Franklin’s Camp Manufacturing Co. plant ca. 1950, showing the delivery of pulpwood bolts by truck and train. The photo was taken shortly before Camp merged with Union Bag and Paper to form Union Camp Co. Courtesy of International Paper Co. (Click to enlarge)And charming old downtown Franklin seems none the worse for the city’s having lost what was once virtually its only industry. Conversation at Fred’s Restaurant on Main is more about the great flood of 1999 when waters of several converging rivers inundated the town.
Even so, we’re a couple of weeks shy of the first anniversary of the day International Paper Co. took the plant down and ended an era that began when Franklin was in its infancy.
Some assume the town got its start with its first sawmill in the 1830s, but there was already enough of a community for a fellow named Booth to have opened a store in 1825. What made Franklin an obvious place for a town was its location, at the end of Chowan and the beginning of the Blackwater rivers. Not to mention the Nottoway and Meherrin rivers snaking in from the west. With the coming of a rail line from Norfolk in 1835, it was a perfect place to load and unload potatoes, cotton, peanuts, lumber and all the rest. And for numerous steamships to call.
At about this time, an enterprising fellow built a steam-powered saw mill on the banks of the Blackwater, and the town’s mill era began.
The story of the lumber and paper plant, from birth to demise, is told in a recent book, The Mill, by two former Pilot staffers, photographer John Sheally II and writer Phyllis E. Speidell, published by International Paper. Woven into the history are the effects on the town of the Civil War, the Great Depression, the world wars and the conversion from lumber to paper.
It was 1855 when brothers J.R. and William Neely from Pennsylvania bought the mill. At the time, the mill depended on the timber brought in by a logging family, the Camps.
By 1886, Paul Camp, with brothers James and Robert, realized that a sawmill would be more profitable than logging. They bought the Neely mill and greatly expanded it over decades. The Camp Manufacturing Company provided jobs and prosperity to the area for the next 125 years.

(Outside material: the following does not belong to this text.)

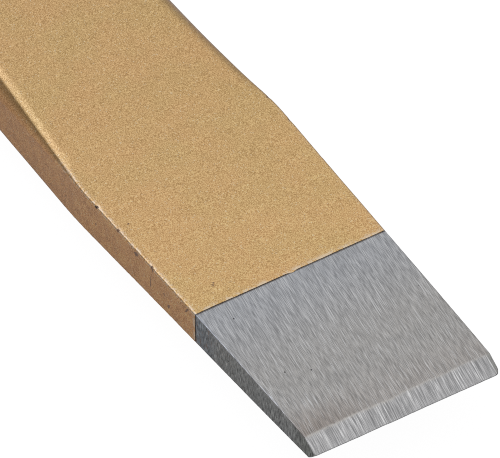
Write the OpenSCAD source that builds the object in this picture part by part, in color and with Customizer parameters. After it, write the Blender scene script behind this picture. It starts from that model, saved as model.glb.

The story includes what was once a vast primeval forest, the Great Dismal Swamp, and a 31-year-old entrepreneur named George Washington. In 1763, he and a group of investors bought 40,000 acres of swampland with the idea of harvesting the trees, draining the swamp and converting it to farmland.
Washington held the land until his death in 1799 and his heirs eventually sold it to William Camp. Camp Manufacturing conducted logging operations in the swamp and then on Feb. 22, 1973 – Washington’s Birthday – Union Camp (the company’s name after it merged with Union Bag Co.) turned it over to the federal government to create the Great Dismal Swamp Wildlife Refuge.
Through all the years of the company’s presence, loggers felled trees through a vast area that included the Dismal Swamp, Nansemond and Southampton counties. Skidders first powered by mules and later by steam hauled logs out of the woods to a central location where they were picked up and either barged, trucked or brought by train to the plant.
After a financial crisis in 1907, the company benefited from the looming clouds of World War I and the need for lumber to build Army camps. In his book, The Timber Tycoons, Parke Rouse Jr. wrote, “Tiny Franklin had become a booming wartime village.”
The company built Camptown adjacent to the mill and Camp Two six miles south, both communities of small, almost identical, wooden houses which were rented to workers for as little as $1 a week. Company stores sold groceries and hardware to workers. Milk and ice were delivered to homes by horse-drawn wagons. Workers could even depend on a wake-up whistle to sound early enough to get them going. Many walked or rode horses to the mill.
In 1936, the company expanded into paper making and, for a time, produced both timber and paper. Union Camp merged with International Paper in 1999 and paper production reached more than 2400 tons a day nine years later, and then, suddenly, due to decreased demand, it was all over.
The other day, I stopped at Barrett’s Landing where there’s a polished stone marker dedicated to the people and organizations that helped restore the town after the flood. It says:
“What lies behind us and what lies before us are tiny matters compared to what lies within us.”